(Items listed in a dataset)
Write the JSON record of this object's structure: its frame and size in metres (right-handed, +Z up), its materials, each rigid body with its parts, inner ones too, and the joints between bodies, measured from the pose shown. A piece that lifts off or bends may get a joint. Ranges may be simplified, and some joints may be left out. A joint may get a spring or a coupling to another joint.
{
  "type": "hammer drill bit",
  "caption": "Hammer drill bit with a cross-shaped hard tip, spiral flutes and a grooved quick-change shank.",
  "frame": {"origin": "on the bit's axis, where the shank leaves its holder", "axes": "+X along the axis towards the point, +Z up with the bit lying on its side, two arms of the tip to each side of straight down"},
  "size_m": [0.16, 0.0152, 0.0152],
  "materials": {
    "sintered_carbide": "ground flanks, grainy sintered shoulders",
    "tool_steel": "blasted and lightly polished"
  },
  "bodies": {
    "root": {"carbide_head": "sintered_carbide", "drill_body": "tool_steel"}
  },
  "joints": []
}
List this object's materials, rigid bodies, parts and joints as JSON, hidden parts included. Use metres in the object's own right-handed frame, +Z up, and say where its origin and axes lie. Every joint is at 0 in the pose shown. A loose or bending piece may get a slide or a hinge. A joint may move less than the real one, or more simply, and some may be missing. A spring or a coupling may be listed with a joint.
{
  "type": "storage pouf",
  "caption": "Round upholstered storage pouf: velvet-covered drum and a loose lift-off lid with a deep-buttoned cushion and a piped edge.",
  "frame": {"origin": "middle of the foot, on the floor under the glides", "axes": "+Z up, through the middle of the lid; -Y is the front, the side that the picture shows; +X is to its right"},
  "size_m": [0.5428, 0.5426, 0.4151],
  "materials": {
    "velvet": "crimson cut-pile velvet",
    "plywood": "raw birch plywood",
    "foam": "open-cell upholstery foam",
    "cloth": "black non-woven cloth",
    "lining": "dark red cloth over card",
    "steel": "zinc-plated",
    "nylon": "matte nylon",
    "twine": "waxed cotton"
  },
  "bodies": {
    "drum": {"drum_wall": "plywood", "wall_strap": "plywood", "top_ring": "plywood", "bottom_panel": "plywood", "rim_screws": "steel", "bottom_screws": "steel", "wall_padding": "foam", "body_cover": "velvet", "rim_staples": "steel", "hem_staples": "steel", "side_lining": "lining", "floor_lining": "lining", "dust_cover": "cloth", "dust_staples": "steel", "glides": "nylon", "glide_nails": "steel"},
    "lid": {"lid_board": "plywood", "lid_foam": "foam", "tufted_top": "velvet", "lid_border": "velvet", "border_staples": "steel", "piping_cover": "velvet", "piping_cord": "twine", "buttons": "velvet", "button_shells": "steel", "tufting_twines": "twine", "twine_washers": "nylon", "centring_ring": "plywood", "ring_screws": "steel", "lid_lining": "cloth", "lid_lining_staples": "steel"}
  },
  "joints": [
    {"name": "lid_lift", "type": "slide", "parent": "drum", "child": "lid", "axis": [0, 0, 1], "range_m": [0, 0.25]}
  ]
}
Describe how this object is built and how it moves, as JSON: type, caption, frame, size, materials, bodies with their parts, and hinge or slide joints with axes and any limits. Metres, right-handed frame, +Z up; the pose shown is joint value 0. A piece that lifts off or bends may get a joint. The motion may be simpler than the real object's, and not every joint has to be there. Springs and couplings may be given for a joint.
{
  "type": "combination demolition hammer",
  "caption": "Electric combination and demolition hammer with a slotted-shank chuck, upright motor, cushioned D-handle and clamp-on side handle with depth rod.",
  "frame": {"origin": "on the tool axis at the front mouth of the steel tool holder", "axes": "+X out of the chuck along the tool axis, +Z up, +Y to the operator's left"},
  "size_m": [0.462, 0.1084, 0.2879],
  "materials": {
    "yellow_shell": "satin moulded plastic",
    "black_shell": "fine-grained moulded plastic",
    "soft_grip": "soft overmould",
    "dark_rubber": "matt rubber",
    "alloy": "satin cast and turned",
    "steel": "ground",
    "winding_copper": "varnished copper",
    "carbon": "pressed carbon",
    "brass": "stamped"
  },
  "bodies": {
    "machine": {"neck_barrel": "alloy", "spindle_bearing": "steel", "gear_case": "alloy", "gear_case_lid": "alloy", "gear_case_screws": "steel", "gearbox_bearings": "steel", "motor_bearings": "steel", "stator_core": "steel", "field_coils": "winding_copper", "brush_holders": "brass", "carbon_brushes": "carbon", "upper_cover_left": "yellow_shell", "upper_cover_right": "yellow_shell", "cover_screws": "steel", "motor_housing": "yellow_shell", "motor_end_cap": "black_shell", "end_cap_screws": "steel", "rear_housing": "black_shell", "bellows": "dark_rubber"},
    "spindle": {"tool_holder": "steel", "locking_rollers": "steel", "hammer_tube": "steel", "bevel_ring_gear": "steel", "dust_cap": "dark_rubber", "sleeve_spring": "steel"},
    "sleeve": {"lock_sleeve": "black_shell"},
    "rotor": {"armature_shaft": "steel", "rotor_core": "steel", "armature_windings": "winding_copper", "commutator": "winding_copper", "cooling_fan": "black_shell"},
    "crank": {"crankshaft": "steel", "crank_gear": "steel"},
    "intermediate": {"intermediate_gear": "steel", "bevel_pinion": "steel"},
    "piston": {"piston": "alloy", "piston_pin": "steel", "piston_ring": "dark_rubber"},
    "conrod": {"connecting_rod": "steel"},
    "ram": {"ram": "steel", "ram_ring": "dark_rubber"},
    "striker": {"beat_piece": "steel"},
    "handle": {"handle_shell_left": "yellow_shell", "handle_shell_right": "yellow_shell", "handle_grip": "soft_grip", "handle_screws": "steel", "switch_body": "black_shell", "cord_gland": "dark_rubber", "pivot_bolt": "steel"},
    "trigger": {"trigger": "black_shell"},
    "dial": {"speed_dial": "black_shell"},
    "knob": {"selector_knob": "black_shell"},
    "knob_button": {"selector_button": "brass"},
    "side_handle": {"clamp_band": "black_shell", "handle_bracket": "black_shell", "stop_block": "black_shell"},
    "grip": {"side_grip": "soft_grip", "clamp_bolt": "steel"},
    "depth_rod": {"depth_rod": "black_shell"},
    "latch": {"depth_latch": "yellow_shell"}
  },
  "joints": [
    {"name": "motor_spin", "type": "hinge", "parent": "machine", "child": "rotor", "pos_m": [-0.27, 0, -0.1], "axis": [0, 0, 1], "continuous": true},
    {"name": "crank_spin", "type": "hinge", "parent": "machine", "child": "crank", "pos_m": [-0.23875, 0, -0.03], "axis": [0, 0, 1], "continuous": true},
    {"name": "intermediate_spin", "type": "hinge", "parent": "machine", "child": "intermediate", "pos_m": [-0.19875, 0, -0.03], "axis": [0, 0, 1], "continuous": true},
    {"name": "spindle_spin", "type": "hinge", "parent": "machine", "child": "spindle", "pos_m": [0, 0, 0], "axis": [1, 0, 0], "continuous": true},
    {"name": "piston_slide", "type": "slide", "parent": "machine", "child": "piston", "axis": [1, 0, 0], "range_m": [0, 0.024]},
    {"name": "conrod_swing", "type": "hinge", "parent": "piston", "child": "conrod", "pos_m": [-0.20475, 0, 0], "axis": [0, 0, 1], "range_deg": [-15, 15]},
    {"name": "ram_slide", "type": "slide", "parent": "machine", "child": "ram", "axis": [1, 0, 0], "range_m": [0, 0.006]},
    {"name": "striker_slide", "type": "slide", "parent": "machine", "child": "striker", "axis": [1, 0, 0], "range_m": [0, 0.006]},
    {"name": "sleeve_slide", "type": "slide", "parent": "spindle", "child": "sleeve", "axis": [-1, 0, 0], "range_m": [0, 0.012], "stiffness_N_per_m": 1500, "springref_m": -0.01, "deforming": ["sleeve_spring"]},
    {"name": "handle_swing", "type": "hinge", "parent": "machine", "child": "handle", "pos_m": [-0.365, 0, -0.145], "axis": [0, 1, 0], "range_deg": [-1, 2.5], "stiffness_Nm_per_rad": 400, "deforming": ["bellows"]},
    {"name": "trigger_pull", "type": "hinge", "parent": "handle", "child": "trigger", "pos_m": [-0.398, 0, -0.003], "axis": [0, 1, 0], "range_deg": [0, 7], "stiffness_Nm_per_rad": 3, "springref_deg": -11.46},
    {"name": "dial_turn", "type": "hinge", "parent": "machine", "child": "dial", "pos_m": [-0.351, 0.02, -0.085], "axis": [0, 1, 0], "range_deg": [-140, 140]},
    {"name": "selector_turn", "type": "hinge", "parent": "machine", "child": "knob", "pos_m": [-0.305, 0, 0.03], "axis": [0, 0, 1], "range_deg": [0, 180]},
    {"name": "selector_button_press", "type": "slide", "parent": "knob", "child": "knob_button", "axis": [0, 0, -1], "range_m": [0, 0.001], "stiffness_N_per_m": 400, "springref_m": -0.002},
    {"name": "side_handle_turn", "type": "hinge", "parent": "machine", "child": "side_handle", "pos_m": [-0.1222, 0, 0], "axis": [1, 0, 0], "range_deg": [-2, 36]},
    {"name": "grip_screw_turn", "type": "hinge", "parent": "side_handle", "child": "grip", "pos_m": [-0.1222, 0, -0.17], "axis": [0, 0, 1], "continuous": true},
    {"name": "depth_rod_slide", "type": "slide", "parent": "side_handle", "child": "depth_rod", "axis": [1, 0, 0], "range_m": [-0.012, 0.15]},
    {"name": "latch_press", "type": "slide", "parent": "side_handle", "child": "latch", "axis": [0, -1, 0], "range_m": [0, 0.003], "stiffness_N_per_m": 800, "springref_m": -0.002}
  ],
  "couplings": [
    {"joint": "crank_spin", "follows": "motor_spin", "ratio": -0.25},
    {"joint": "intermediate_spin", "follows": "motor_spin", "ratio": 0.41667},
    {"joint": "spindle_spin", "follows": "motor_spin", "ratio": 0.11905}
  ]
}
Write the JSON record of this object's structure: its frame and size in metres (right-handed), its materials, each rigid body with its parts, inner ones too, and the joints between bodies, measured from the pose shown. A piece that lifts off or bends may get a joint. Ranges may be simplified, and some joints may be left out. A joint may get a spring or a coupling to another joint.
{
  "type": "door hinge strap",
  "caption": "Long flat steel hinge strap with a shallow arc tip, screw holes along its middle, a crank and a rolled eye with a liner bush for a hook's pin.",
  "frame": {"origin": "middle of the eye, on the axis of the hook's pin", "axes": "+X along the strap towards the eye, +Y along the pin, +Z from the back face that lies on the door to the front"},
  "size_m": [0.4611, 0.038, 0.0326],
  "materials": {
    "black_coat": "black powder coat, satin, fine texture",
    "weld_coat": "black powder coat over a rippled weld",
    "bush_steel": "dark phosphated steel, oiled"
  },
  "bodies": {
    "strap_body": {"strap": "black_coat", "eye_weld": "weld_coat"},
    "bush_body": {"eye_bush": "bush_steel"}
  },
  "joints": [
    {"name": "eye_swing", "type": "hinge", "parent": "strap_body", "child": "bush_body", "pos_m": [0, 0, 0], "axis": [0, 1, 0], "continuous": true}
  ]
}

*INSTRUCTION*. Among the lines of the material, find those that hold the word "each" and copy them.

*WRITTEN RESPONSE*.
Write the JSON record of this object's structure: its frame and size in metres (right-handed, +Z up), its materials, each rigid body with its parts, inner ones too, and the joints between bodies, measured from the pose shown. A piece that lifts off or bends may get a joint. Ranges may be simplified, and some joints may be left out. A joint may get a spring or a coupling to another joint.
  "frame": {"origin": "on the bit's axis, where the shank leaves its holder", "axes": "+X along the axis towards the point, +Z up with the bit lying on its side, two arms of the tip to each side of straight down"},
Write the JSON record of this object's structure: its frame and size in metres (right-handed), its materials, each rigid body with its parts, inner ones too, and the joints between bodies, measured from the pose shown. A piece that lifts off or bends may get a joint. Ranges may be simplified, and some joints may be left out. A joint may get a spring or a coupling to another joint.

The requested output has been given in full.